Unfortunately we cannot reproduce this error. We will have a new release next Wednesday. Please stay tuned for the new version.

songh11 commented 2 months ago

Thanks for reporting the issue.

If not using the default docker, please check that groupNormPlugin.so is built correctly and all dependent libraries are on the correct path, e.g.,

  • Follow readme:

Before building, update the addresses of "TRT" and "CUDA" according to your environment in file plugins/Makefile.config

  • Check TRT_LIBPATH, e.g., in our dockerfile, TRT_LIBPATH=/usr/local/lib/python3.10/dist-packages/tensorrt_libs

I had the same problem, and set TRT_LIBPATH can solve it.

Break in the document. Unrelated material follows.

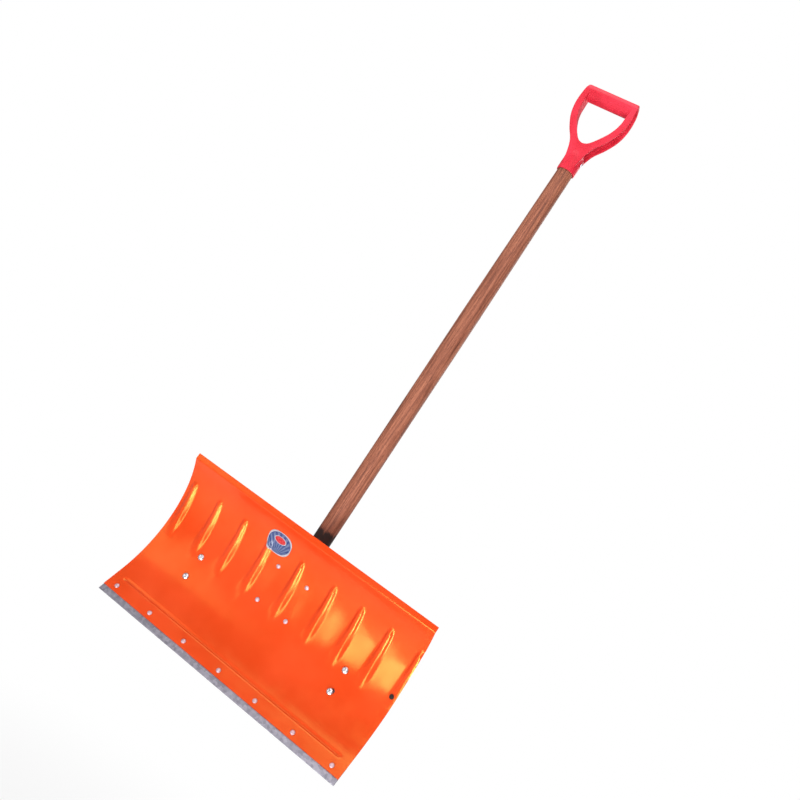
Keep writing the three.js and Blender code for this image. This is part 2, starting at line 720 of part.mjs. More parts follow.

chrjxj commented 2 months ago

please close.

i guess, the root cause is: in the prebuild docker image, FP8Conv2DPlugin.so and groupNormPlugin.so in /workspace/examples/plugins/bin/ folder missed the symbol (didn't link to lib) during the build time. after i set TRT_LIBPATH=/usr/local/lib/python3.10/dist-packages/tensorrt_libs and re-build those plugs, it works fine.